As you may notice, neither of the two characters could be classified as purely good or bad. At the start they’re quite unlikable, but over time, as we get to know them more, we begin to sympathize with them. We aren’t forced to like them, we do only after a long process. That’s what good storytelling does. We realize that however unsavory these characters might seem at first, despite the crap they go through, their hearts are basically in the right place. Anyone who has gone through hardships in life can understand the things they’re going through. It’s hard, and it tests your resolve to live on. At one point in the movie Choi’s character tells someone that he’d probably have killed himself had it not been for his son – his son is the tether that holds him to his life.
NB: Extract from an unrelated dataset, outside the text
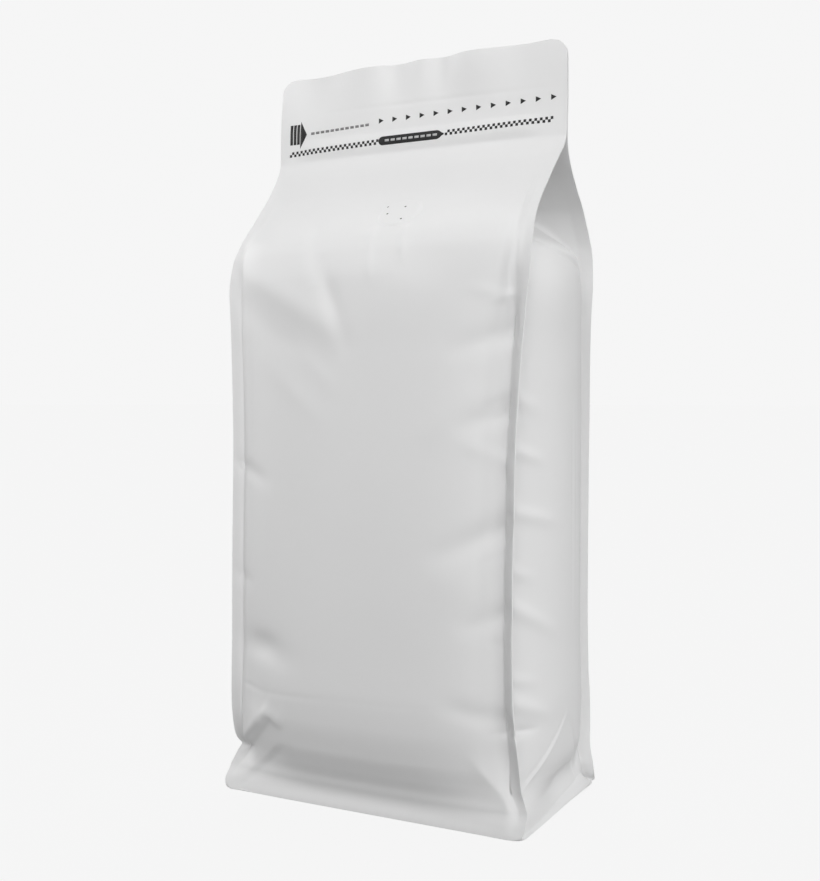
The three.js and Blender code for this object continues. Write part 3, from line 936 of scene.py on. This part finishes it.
def badge():
    """The badge on the closure: a quarter circle each way at the left, pointed at the right."""
    left, right = BADGE_X
    round_to, taper_from = left + BADGE_HALF, right - BADGE_POINT
    x = stops(left, (round_to, 8), (taper_from, 20), (right, 3))
    inside = 1 - ((round_to - x) / BADGE_HALF) ** 2 * (x < round_to)
    round_end = np.sqrt(np.clip(inside, BADGE_LEAST, 1))
    half = BADGE_HALF * round_end * (1 - BADGE_TAPER * ease(taper_from, right, x))
    return [mark(x, BADGE_Z - half, BADGE_Z + half, FINE_ROWS)]


def dashes(first, last, z, slope, count, half, lift=INK_LIFT):
    """A row of dashes in place of words, so many, that climb by a slope from the height z."""
    left = np.linspace(first, last, count)
    wide = DASH_SHARE * (left[1] - left[0])
    height = z + slope * (left - first)
    return [block(x, wide, h - half, h + half, lift=lift) for x, h in zip(left, height)]


square_lines = [square for line in SQUARES for square in squares(*line)]
ink_and_shade_piece("zip_print", arrow() + triangles() + badge() + square_lines, dark_ink)
ink_and_shade_piece("band_dashes", dashes(*BAND_DASHES), grey_ink)
ink_and_shade_piece("badge_dashes", dashes(*BADGE_DASHES), pale_ink)


# %% Pinholes of the valve, as discs of painted shade
def pinhole_shade(x, z):
    """A tiny disc of painted shade on the valve's patch, for the shaded inside of a hole."""
    u, v = disc_grid(PINHOLE_POINTS)
    rise = valve_rise(np.hypot(x - VALVE_X, (z - VALVE_Z) / valve_lean())) + PINHOLE_LIFT
    return on_front(x + PINHOLE_R * u, z + PINHOLE_R * v * valve_lean(), rise + INK_THICK)


# The pinholes are not cut: a near-black disc paints the shade inside each.
painted_hole_shade = film_material("painted_hole_shade", PINHOLE_SHADE, PINHOLE_ROUGH)
ink_and_shade_piece("valve_pinhole_shade", [pinhole_shade(x, z) for x, z in PINHOLES], painted_hole_shade)

# %% [markdown]
# ## The floor, the light and the camera
# A pack like this is photographed on a dark table, so that no light comes back up under it, and the
# surroundings are made pale afterwards. We get the same in one go. The floor and the far background
# look pale to the camera, with a faint shadow under the pouch, but to the light that travels on
# between surfaces the floor is dark grey and the background is black.

# %% Floor
FLOOR_HALF = 60000.0  # half its side, in millimetres
PALE = 0.92  # the background's brightness
FLOOR_GLOW = 0.898  # the floor's own glow, to the eye, which no shadow takes away
FLOOR_SHOWN, FLOOR_BOUNCE = 0.02, 0.25  # share of light it gives back, to the eye and in truth


def camera_switch(nodes, links, for_light, for_camera):
    """A mix of two shaders by whether a ray comes straight from the camera."""
    mix, path = nodes.new("ShaderNodeMixShader"), nodes.new("ShaderNodeLightPath")
    links.new(path.outputs["Is Camera Ray"], mix.inputs["Fac"])
    links.new(for_light, mix.inputs[1])
    links.new(for_camera, mix.inputs[2])
    return mix.outputs["Shader"]


def floor_material():
    """Pale to the camera: a steady glow plus a little diffuse light that can be shadowed."""
    material = bpy.data.materials.new("pale_floor")
    material.use_nodes = True
    nodes, links = material.node_tree.nodes, material.node_tree.links
    nodes.remove(nodes["Principled BSDF"])

    def diffuse(white):
        node = nodes.new("ShaderNodeBsdfDiffuse")
        node.inputs["Color"].default_value = (white, white, white, 1)
        return node.outputs["BSDF"]

    glow, both = nodes.new("ShaderNodeEmission"), nodes.new("ShaderNodeAddShader")
    glow.inputs["Strength"].default_value = FLOOR_GLOW
    links.new(glow.outputs["Emission"], both.inputs[0])
    links.new(diffuse(FLOOR_SHOWN), both.inputs[1])
    shown = camera_switch(nodes, links, diffuse(FLOOR_BOUNCE), both.outputs["Shader"])
    links.new(shown, nodes["Material Output"].inputs["Surface"])
    return material


floor_corners = np.array([(-1, -1, 0), (1, -1, 0), (1, 1, 0), (-1, 1, 0)]) * FLOOR_HALF
floor = mesh_piece("floor", floor_corners, np.array([[0, 1, 2, 3]]), floor_material())

# %% Lights
SUNS = {  # azimuth clockwise from the back, elevation, strength and angular size in degrees
    "right": (120, 15, 1.09, 50),
    "right_front": (150, 15, 0.90, 50),
    "front": (180, 15, 0.30, 50),
    "left": (270, 15, 1.98, 50),
    "behind": (345, 50, 1.50, 50),
    "right_behind": (60, 15, 1.34, 50),
}
BOX_PLACE, BOX_AIM = (0.0, -0.40, 0.62), (0.0, 0.0, 0.30)  # soft box over the mouth, in metres
BOX_SIZE, BOX_WATTS = 0.3, 1.05


def lamp_from(name, light, towards):
    """Puts a light into the scene, shining from the given direction."""
    lamp = bpy.data.objects.new(name, light)
    lamp.rotation_euler = Vector(towards).to_track_quat("Z", "Y").to_euler()
    bpy.context.scene.collection.objects.link(lamp)
    return lamp


def sun(name, azimuth, elevation, strength, spread):
    """A soft sun, so wide that its shadows have no edge."""
    light = bpy.data.lights.new(name, "SUN")
    light.energy, light.angle = strength, np.radians(spread)
    round_by, up_by = np.radians(azimuth), np.radians(elevation)
    towards = (np.sin(round_by) * np.cos(up_by), np.cos(round_by) * np.cos(up_by), np.sin(up_by))
    lamp_from(name, light, towards)


def soft_box(name, place, aim, size, watts):
    """A square lamp near the mouth, which makes the band the brightest part."""
    light = bpy.data.lights.new(name, "AREA")
    light.shape, light.size, light.energy = "SQUARE", size, watts
    lamp_from(name, light, Vector(place) - Vector(aim)).location = place


for name, settings in SUNS.items():
    sun(name, *settings)
soft_box("soft_box", BOX_PLACE, BOX_AIM, BOX_SIZE, BOX_WATTS)

# %% Background
def studio_world():
    """Pale to the camera, black to the light."""
    world = bpy.data.worlds.new("studio")
    world.use_nodes = True
    nodes, links = world.node_tree.nodes, world.node_tree.links
    black, pale = nodes["Background"], nodes.new("ShaderNodeBackground")
    black.inputs["Color"].default_value = (0, 0, 0, 1)
    pale.inputs["Color"].default_value = (PALE, PALE, PALE, 1)
    shown = camera_switch(nodes, links, black.outputs["Background"], pale.outputs["Background"])
    links.new(shown, nodes["World Output"].inputs["Surface"])
    return world


bpy.context.scene.world = studio_world()
bpy.context.scene.view_settings.view_transform = "Standard"

# %% Camera
CAMERA_TURN, CAMERA_PITCH = 27.80, -1.85  # degrees round from the front, and down
CAMERA_BACK, CAMERA_SIDE, CAMERA_UP = 521.0, -0.6, 168.3  # millimetres from the middle of the foot
CAMERA_LENS, CAMERA_SENSOR = 48.79, 36.0
CAMERA_CLIP = (0.01, 200)  # nearest and farthest that it sees, in metres


def look(turn, pitch):
    """Directions of a camera turned round and tipped: right, up, forward and level forward."""
    a, t = np.radians(turn), np.radians(pitch)
    flat = np.array([-np.sin(a), np.cos(a), 0])
    right = np.array([np.cos(a), np.sin(a), 0])
    upright = np.array([0, 0, 1])
    up = upright * np.cos(t) - flat * np.sin(t)
    forward = flat * np.cos(t) + upright * np.sin(t)
    return right, up, forward, flat


right, up, forward, flat = look(CAMERA_TURN, CAMERA_PITCH)
place = (-flat * CAMERA_BACK + right * CAMERA_SIDE + np.array([0, 0, CAMERA_UP])) * MM
camera_data = bpy.data.cameras.new("camera")
camera_data.lens, camera_data.sensor_width = CAMERA_LENS, CAMERA_SENSOR
camera_data.clip_start, camera_data.clip_end = CAMERA_CLIP
camera = bpy.data.objects.new("camera", camera_data)
camera.matrix_world = Matrix((
    (right[0], up[0], -forward[0], place[0]),
    (right[1], up[1], -forward[1], place[1]),
    (right[2], up[2], -forward[2], place[2]),
    (0, 0, 0, 1),
))
bpy.context.scene.collection.objects.link(camera)
bpy.context.scene.camera = camera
Eventually, both catch wind of a boxing tournament, and both decide to join – not only for their own sakes, but for the sake of those they love, in the hopes that a win could allow them to give their loved ones a better life. They fight for dignity and for the chance to stand out in a world that has shunned them.

This excellent characterization owes much to the superb performances by both main actors – at times it seemed like Choi and Ryu were both vying for my attention in the best way possible. Although we know the veteran Choi is a damn good actor and he shows that in spades, props have to go out to Ryu Seong-bum, who gives a career-defining performance in this movie. He’s completely unrecognizable from his earlier role as the bumbly, well-meaning cop in Arahan.

Technically the film delivers in many ways, with the cinematography darkening the visual atmosphere of the film to deliver a gritty feel, reminiscent of Ryu’s older films like Die Bad and No Blood, No Tears. The world is portrayed as a violent place, and no one is seemingly safe.

One of the best set pieces in the film is when Ryu and Choi’s characters face off. The music is that of a Maori folk song, sung by the women to welcome their warrior men after coming back from the battle. The scene intercuts between the faces of the combatants, bloodied and bruised, and you can see the sheer determination that these two characters have – that they won’t ever bear being knocked out. It tells me that the movie is about the journey and the self-transformation. They may have been lost before, but through boxing they have come home to where – and who – they truly belong.